===== DATASET ROWS

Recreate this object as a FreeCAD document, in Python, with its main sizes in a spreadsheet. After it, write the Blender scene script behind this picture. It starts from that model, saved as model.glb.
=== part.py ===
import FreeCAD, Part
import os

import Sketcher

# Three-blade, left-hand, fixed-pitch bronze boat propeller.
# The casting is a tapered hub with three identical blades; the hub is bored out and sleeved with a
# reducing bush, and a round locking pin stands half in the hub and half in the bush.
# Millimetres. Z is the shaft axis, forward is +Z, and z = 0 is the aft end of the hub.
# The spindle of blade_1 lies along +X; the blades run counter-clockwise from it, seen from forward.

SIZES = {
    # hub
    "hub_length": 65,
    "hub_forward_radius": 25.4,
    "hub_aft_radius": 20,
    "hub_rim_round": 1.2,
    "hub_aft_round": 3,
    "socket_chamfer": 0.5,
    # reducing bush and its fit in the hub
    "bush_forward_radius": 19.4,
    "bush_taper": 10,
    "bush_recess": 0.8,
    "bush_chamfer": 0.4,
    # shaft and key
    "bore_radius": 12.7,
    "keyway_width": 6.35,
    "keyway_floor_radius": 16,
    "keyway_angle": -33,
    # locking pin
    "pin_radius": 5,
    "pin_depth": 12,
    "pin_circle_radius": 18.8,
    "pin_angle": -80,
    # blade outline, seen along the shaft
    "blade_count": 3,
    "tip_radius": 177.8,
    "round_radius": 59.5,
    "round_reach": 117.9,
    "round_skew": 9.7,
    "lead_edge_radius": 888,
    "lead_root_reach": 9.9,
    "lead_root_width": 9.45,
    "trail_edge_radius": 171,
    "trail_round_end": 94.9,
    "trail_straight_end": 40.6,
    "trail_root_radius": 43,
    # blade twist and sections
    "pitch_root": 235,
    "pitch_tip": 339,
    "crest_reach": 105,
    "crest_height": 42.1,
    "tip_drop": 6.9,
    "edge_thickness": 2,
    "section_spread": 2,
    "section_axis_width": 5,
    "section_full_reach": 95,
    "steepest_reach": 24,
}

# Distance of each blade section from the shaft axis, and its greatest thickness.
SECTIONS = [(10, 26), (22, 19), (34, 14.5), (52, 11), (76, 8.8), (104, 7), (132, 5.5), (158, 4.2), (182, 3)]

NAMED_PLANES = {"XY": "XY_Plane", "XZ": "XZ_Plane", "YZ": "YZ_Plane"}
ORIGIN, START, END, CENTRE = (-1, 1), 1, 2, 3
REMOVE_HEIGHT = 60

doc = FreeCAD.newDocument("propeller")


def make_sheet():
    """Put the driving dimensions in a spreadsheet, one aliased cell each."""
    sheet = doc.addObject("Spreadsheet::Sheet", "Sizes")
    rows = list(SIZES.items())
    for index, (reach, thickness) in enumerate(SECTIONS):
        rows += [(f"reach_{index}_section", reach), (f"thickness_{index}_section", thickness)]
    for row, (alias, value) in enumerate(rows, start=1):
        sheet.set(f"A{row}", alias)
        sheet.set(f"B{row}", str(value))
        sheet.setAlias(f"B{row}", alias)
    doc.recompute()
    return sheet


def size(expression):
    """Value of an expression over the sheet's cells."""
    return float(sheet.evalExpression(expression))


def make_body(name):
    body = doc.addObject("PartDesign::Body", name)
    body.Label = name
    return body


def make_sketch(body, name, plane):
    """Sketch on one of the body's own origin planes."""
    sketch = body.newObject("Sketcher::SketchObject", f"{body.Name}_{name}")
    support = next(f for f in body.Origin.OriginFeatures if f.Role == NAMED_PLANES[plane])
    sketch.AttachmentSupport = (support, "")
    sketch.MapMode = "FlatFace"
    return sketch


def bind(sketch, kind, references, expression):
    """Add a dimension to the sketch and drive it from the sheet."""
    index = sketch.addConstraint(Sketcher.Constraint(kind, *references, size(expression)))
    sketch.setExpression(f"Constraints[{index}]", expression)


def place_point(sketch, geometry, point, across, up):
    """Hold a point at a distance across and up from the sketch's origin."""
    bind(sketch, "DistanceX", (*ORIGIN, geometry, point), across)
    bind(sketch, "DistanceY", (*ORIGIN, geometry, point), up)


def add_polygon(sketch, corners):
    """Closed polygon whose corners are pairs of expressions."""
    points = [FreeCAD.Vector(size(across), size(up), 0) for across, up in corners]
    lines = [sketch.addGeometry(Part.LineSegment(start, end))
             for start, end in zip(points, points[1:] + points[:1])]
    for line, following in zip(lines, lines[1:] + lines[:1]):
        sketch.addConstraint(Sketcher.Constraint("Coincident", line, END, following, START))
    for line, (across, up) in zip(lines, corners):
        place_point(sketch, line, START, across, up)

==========
===== DATASET ROWS

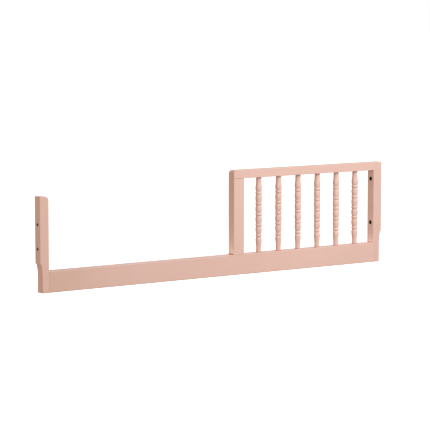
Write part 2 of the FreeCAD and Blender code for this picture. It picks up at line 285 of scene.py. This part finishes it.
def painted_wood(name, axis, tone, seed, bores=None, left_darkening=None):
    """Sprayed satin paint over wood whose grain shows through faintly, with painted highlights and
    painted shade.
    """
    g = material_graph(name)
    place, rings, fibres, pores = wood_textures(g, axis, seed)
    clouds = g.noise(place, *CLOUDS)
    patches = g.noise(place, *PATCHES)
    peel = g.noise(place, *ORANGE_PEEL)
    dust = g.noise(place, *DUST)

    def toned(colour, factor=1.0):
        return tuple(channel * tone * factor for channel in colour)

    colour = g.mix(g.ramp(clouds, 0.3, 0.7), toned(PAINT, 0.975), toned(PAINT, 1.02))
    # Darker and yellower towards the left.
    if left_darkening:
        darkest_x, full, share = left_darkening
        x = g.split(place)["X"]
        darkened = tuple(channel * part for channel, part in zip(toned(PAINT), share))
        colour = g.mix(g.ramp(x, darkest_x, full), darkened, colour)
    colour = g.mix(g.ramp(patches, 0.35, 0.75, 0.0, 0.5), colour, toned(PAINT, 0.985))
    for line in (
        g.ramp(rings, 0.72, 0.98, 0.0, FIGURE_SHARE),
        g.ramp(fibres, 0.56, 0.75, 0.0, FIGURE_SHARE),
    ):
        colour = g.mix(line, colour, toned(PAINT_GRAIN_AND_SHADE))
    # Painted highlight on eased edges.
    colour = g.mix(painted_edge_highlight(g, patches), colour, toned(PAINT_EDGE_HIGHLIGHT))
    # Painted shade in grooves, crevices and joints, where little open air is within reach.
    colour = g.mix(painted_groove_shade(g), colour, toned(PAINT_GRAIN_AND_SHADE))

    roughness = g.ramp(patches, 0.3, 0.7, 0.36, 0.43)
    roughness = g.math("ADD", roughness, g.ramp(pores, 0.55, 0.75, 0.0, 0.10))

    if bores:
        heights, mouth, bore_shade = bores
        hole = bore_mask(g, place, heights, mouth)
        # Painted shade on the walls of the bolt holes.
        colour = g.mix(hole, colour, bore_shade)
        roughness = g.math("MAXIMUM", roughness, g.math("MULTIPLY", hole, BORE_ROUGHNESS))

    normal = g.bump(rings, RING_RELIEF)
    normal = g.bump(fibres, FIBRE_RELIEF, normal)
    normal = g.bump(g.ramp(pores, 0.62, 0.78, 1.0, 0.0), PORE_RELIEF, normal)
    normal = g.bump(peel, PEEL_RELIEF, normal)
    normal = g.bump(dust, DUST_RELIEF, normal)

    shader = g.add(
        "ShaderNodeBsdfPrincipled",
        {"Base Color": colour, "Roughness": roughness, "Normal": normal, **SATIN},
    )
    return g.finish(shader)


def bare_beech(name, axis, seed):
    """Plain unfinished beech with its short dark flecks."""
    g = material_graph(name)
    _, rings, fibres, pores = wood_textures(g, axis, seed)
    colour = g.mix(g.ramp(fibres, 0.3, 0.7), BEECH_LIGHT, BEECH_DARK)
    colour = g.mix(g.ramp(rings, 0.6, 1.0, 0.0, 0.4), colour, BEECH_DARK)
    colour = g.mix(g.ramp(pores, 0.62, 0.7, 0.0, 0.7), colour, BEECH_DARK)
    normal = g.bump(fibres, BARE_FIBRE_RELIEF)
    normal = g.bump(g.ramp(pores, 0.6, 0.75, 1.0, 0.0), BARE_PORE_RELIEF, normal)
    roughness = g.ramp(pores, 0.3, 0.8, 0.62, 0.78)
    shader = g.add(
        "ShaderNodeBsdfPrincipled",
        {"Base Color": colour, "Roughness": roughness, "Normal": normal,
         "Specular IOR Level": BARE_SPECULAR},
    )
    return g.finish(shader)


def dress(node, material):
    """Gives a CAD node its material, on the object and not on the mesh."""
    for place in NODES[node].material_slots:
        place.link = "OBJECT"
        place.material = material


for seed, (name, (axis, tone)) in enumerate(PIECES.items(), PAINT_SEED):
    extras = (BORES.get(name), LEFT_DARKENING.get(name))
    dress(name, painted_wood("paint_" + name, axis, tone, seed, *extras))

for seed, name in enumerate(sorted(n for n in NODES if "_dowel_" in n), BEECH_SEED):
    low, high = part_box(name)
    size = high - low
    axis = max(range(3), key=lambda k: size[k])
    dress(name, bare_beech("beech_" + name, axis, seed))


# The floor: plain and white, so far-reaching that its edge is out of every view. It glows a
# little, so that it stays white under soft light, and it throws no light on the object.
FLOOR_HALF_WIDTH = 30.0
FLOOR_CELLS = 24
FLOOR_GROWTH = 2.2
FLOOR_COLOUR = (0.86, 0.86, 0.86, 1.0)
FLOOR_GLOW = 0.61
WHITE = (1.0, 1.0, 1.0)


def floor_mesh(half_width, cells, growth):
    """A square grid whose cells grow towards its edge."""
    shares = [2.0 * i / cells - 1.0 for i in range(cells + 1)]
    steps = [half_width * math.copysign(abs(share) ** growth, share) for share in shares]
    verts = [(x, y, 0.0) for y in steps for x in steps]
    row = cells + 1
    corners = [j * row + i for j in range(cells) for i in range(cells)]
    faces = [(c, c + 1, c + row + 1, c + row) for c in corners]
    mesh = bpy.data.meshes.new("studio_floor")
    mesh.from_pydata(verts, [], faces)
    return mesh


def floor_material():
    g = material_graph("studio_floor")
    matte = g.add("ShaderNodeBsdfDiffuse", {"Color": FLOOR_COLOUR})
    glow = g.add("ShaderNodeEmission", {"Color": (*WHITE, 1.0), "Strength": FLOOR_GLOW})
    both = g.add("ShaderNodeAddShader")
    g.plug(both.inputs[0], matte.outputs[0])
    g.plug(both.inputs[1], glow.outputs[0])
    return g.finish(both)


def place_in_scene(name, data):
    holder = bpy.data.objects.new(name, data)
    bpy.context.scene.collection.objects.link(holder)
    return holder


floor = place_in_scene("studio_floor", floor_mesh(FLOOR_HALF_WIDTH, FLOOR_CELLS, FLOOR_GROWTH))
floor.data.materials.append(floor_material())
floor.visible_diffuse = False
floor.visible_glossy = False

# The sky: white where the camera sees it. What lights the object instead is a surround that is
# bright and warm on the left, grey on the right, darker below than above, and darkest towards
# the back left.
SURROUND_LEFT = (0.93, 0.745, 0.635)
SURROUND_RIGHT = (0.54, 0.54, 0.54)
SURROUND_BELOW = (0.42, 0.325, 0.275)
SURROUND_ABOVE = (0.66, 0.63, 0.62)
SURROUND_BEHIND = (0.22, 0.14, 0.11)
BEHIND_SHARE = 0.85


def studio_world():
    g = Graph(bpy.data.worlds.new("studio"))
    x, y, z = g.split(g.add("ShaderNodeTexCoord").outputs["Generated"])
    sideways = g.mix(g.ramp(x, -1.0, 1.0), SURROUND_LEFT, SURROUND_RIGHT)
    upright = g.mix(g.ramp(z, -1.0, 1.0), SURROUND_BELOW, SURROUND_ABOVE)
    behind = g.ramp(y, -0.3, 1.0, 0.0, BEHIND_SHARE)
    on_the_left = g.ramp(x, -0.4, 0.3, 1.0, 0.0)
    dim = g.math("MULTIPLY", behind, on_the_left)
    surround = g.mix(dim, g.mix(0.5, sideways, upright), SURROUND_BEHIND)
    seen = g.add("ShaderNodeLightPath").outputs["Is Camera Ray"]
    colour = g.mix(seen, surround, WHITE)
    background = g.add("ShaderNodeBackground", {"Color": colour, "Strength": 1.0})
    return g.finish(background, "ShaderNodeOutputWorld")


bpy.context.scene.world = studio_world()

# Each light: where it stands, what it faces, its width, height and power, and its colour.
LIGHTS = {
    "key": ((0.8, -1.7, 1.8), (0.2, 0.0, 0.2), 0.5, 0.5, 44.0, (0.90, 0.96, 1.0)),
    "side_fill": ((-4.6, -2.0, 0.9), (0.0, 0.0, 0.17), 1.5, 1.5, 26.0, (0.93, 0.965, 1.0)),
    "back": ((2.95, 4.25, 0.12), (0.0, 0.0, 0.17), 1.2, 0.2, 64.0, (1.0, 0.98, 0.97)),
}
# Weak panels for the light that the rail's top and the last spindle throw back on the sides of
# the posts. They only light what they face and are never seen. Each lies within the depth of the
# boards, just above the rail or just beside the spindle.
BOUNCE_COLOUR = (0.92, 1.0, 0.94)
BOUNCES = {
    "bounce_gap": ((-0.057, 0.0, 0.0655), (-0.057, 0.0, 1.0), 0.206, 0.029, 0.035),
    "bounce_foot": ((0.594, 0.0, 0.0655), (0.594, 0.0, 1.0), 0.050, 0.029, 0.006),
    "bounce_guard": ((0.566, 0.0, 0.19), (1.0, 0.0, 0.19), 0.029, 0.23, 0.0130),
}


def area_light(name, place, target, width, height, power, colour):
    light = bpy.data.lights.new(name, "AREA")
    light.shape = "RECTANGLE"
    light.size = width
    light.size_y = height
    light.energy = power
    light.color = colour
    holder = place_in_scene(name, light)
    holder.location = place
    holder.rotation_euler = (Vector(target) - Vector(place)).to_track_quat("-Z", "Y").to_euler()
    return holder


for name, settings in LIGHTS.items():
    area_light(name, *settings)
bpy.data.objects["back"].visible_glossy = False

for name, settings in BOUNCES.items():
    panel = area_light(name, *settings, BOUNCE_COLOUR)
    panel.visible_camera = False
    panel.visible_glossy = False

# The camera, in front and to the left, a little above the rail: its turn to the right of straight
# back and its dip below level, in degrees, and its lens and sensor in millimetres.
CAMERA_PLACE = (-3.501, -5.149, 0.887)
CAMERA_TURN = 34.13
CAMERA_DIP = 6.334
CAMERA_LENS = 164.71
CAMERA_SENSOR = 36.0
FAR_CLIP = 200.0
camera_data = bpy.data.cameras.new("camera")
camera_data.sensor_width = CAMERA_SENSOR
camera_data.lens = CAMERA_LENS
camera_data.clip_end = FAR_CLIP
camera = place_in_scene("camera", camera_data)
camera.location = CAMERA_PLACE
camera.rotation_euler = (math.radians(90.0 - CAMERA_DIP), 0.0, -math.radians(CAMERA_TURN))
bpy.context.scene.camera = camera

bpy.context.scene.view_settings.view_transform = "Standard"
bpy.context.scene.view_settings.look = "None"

==========

→ JOB
Give again only the lines that run from the line with "Recreate this object" to the line with "import Sketcher". Include both of those lines exactly as written.

→ RESPONSE
Recreate this object as a FreeCAD document, in Python, with its main sizes in a spreadsheet. After it, write the Blender scene script behind this picture. It starts from that model, saved as model.glb.
=== part.py ===
import FreeCAD, Part
import os

import Sketcher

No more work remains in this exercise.